The task |
Starting at the line with "What OpenSCAD source" and stopping at the line with "under the middle.", repeat each line exactly. Include both and omit the rest.

Records provided |
┄┄┄┄┄┄

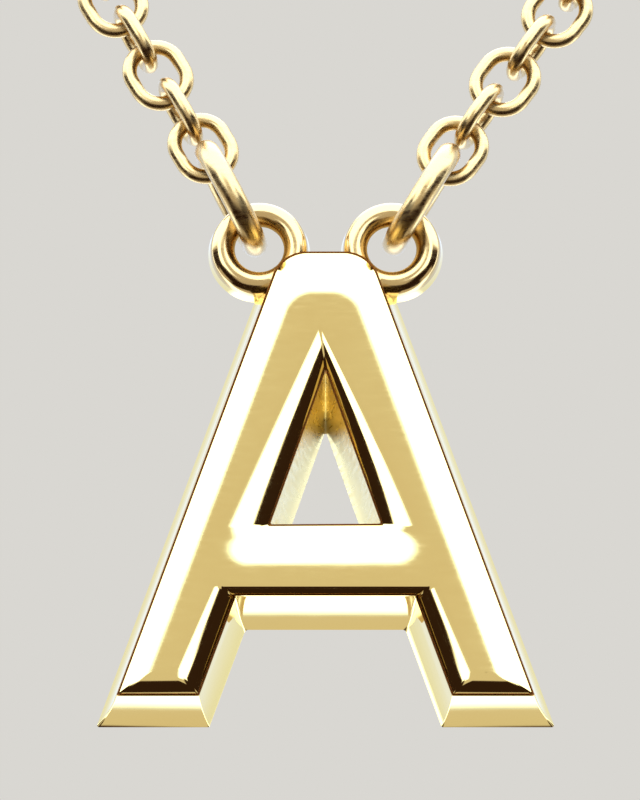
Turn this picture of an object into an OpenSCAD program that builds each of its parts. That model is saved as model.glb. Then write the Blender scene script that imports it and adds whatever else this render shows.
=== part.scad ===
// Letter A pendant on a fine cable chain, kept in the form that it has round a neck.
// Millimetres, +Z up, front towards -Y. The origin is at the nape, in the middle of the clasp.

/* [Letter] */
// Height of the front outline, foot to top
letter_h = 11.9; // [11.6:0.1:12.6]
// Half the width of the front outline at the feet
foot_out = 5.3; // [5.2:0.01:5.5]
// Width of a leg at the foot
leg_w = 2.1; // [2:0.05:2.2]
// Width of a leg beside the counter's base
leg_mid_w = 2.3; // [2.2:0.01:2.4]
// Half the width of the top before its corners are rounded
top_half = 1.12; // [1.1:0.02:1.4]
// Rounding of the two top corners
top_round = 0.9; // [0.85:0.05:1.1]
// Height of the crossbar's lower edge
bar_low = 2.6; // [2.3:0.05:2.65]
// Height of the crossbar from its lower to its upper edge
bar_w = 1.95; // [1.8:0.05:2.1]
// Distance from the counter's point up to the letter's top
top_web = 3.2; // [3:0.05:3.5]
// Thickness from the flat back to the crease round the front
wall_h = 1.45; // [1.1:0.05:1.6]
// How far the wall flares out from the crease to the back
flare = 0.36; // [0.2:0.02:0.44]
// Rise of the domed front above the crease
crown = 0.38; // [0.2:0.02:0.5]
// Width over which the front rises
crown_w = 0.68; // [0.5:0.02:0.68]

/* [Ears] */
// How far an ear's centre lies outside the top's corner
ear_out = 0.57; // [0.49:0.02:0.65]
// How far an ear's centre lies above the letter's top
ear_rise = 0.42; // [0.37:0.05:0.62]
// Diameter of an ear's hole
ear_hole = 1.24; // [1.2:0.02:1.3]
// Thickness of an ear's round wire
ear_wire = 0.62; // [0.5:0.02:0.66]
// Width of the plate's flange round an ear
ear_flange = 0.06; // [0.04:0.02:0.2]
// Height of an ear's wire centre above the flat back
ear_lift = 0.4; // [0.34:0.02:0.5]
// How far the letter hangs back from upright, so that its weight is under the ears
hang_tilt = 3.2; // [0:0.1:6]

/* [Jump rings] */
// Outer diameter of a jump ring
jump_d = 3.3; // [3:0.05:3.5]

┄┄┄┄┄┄

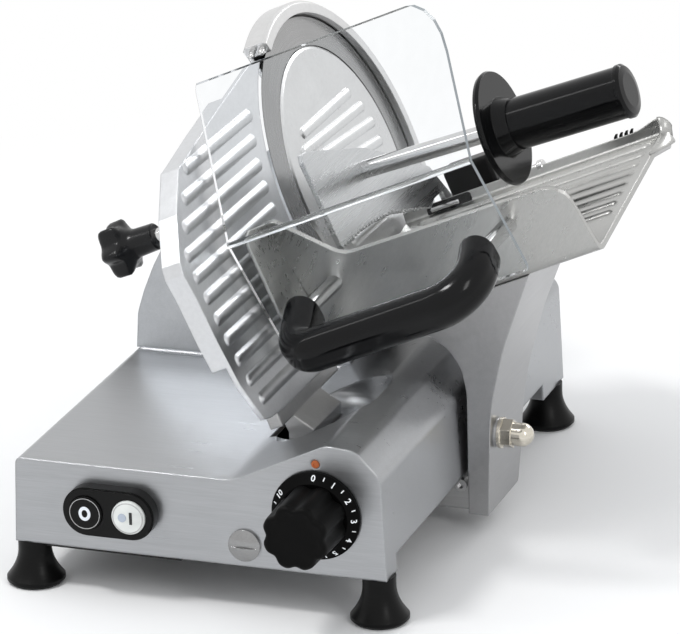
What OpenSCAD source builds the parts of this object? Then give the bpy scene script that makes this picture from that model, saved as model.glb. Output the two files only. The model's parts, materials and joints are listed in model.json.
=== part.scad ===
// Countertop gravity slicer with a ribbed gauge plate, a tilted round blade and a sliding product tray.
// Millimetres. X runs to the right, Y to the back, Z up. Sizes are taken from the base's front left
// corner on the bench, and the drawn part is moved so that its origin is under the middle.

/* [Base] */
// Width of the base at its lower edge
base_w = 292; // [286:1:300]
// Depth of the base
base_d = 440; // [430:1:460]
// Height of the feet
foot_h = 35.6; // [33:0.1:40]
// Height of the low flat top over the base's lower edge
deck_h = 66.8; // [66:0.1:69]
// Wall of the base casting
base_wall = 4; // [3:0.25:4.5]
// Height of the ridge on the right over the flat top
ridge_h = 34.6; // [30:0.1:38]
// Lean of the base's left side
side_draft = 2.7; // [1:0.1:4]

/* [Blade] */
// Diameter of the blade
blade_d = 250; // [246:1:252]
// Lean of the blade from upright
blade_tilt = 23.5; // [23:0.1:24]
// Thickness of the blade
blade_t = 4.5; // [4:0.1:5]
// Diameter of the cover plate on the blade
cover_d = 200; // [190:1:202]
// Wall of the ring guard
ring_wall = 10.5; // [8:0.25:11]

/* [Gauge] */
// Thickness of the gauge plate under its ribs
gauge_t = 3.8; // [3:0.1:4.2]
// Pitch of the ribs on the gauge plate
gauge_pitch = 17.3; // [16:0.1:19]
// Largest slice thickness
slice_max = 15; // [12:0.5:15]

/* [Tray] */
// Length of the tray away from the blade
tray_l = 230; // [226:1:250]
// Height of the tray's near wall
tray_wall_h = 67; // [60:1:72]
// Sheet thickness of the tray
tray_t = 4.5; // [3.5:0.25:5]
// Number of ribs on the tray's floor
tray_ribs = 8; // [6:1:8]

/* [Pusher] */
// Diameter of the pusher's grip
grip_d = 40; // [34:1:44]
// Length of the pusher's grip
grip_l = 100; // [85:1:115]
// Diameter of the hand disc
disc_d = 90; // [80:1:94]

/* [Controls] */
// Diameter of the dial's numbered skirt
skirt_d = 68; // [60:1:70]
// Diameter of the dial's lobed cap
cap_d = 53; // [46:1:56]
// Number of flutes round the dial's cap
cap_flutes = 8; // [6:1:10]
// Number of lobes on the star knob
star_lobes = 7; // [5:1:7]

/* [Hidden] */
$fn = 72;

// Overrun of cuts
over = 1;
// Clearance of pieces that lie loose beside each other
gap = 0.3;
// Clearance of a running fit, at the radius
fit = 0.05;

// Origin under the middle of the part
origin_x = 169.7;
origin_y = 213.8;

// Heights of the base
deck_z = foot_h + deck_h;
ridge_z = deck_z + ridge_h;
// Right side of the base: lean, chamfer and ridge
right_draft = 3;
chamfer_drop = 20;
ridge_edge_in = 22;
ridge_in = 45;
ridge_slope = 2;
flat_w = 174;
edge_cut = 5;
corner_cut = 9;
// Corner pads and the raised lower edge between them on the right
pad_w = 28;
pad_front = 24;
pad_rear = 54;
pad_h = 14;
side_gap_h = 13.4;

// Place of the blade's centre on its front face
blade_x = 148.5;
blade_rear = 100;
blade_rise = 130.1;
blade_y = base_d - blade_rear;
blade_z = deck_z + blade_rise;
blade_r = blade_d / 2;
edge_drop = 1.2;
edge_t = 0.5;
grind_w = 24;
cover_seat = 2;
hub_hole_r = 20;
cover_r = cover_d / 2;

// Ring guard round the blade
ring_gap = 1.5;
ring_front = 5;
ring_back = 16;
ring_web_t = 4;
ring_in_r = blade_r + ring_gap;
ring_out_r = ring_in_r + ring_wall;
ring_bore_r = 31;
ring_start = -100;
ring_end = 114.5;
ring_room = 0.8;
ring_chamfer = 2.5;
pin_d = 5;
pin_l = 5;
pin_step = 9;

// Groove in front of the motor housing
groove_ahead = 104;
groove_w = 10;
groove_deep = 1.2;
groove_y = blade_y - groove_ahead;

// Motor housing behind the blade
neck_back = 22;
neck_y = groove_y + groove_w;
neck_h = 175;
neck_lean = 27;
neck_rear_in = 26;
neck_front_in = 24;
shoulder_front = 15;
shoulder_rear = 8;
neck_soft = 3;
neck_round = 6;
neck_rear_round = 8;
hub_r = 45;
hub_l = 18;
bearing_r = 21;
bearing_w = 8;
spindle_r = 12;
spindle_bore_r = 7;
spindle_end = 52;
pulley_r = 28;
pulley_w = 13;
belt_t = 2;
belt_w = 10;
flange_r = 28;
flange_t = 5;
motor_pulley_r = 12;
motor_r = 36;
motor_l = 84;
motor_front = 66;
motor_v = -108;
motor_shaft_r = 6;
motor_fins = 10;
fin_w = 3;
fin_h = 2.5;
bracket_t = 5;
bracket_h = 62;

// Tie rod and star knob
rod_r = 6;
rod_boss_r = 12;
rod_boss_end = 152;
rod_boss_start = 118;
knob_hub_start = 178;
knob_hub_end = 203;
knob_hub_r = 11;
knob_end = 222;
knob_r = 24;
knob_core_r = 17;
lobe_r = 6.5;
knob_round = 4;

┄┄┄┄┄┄

Correct answer |
What OpenSCAD source builds the parts of this object? Then give the bpy scene script that makes this picture from that model, saved as model.glb. Output the two files only. The model's parts, materials and joints are listed in model.json.
=== part.scad ===
// Countertop gravity slicer with a ribbed gauge plate, a tilted round blade and a sliding product tray.
// Millimetres. X runs to the right, Y to the back, Z up. Sizes are taken from the base's front left
// corner on the bench, and the drawn part is moved so that its origin is under the middle.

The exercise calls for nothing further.